Hook, line, sinker; rod, reel, spear, net, trap, gaff, wader, spinner, float, spoon, tackle box, bait/lure (natural or artificial), bite indicator (Also) Rucksack, sunscreen, head torch (with batteries), camera
Best season in India
All through the year (except winter months in the Himalayas) – April to June and October and November offer the ideal windows. For angling, between mid-February and mid-May is the best time.
Angling sites in India
Ramganga River, Uttarakhand (Golden Mahseer, Goonch catfish)
Sangla Valley (Himachal Pradesh) (trout)
Gulmarg, Kashmir (brown trout)
Kaveri River (Karnataka) (Mahseer)
Manali, Himachal Pradesh (trout, brown trout)

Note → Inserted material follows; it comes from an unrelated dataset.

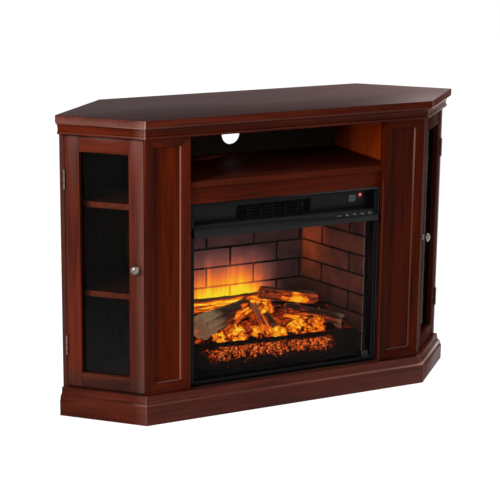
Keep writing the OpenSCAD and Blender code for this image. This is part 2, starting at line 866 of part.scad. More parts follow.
// Black frame: sill, head and two jambs, each a face and a side wall
module insert_frame() {
    jamb = [[frame_x, insert_y], [glass_x, insert_y], [glass_x, firebox_y],
        [glass_x + frame_wall, firebox_y], [glass_x + frame_wall, insert_y + frame_wall],
        [frame_x, insert_y + frame_wall]];
    color(satin_black) placed() union() {
        pair() upright(jamb, base_h, frame_top);
        block([-glass_x - past, insert_y, base_h], [glass_x + past, firebox_y, sill_z]);
        block([-glass_x - past, insert_y, insert_top - head_h], [glass_x + past, firebox_y, frame_top]);
    }
}

// Hood panel with the vent, the display window and the lamp hole
module hood_panel() {
    color(satin_black) placed() difference() {
        block([-glass_x, hood_y, hood_z0], [glass_x, hood_y + sheet_t, insert_top - head_h]);
        block([vent_x - vent_w / 2, hood_y - past, vent_z0],
            [vent_x + vent_w / 2, hood_y + sheet_t + past, vent_z1]);
        block([display_x - display_w / 2, hood_y - past, display_z - display_h / 2],
            [display_x + display_w / 2, hood_y + sheet_t + past, display_z + display_h / 2]);
        translate([lamp_x, hood_y - past, lamp_z]) rotate([-90, 0, 0])
            cylinder(h = sheet_t + 2 * past, r = lamp_r + run_gap, $fn = 36);
    }
}

// Louvred grille behind the vent opening
module vent_louvres() {
    rim = 4;
    x0 = vent_x - vent_w / 2 - rim;
    x1 = vent_x + vent_w / 2 + rim;
    y0 = hood_y + sheet_t;
    slat_t = 1.2;
    slat_depth = 7;
    pitch = (vent_z1 - vent_z0) / louvres;
    color(satin_black) placed() {
        for (x = [x0, x1 - rim]) block([x, y0, vent_z0 - rim], [x + rim, y0 + slat_depth, vent_z1 + rim]);
        for (z = [vent_z0 - rim, vent_z1]) block([x0, y0, z], [x1, y0 + slat_depth, z + rim]);
        for (i = [0:louvres - 1])
            translate([vent_x, y0 + slat_depth / 2, vent_z0 + (i + 0.5) * pitch]) rotate([-35, 0, 0])
                cube([x1 - x0 - rim, slat_depth, slat_t], center = true);
        for (i = [-2:2])
            translate([vent_x + vent_w * i / 6, y0 + slat_depth / 2, (vent_z0 + vent_z1) / 2])
                cube([1.5, slat_depth - 2, vent_z1 - vent_z0 + rim], center = true);
    }
}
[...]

Beas Ghat, Uttarakhand (Golden Mahseer)
Pancheshwar, Mahakali and Saryu rivers (Uttarakhand) (Golden Mahseer)
Dakpatthar, Yamuna (red-finned & yellow-finned Mahseer, rare Indian trout, Goonch catfish); [tributaries of the Yamuna] Giri (Mahseer), Tons & Pabbar (brown trout, in upper reaches)
Teesta (North Sikkim)
Ranikhor, Meghalaya (Golden Mahseer, Goonch catfish)
Jia Bhoroli [bordering Nameri National Park, Assam] (Golden Mahseer, Goonch catfish, Indian trout)
Arunachal Pradesh [Brahmaputra and its tributaries] – Tezu, on the Lohit (Brahmaputra); Tipi & Bhalukpong, on the Bhoroli; Pasighat, on the Siang
In these times when the planet’s resources are being stretched to the limit, sustainability is a priority. Over-fishing, marine pollution, fish farming – these are the challenges that face the fishing industry in the 21st century. Another challenge is the balancing act that seeks to guard the livelihoods of those who depend on the sea, while at the same time protecting the delicate aquatic ecosystem. Many fish species are on the endangered list, as supply from the world’s oceans and seas is unable to keep up with the growing demand. To this end, size limits are now applied to a number of species (the law states that fish above and/or below a specified weight must be release back into the water), with most recreational fishermen observing catch-and-release fishing.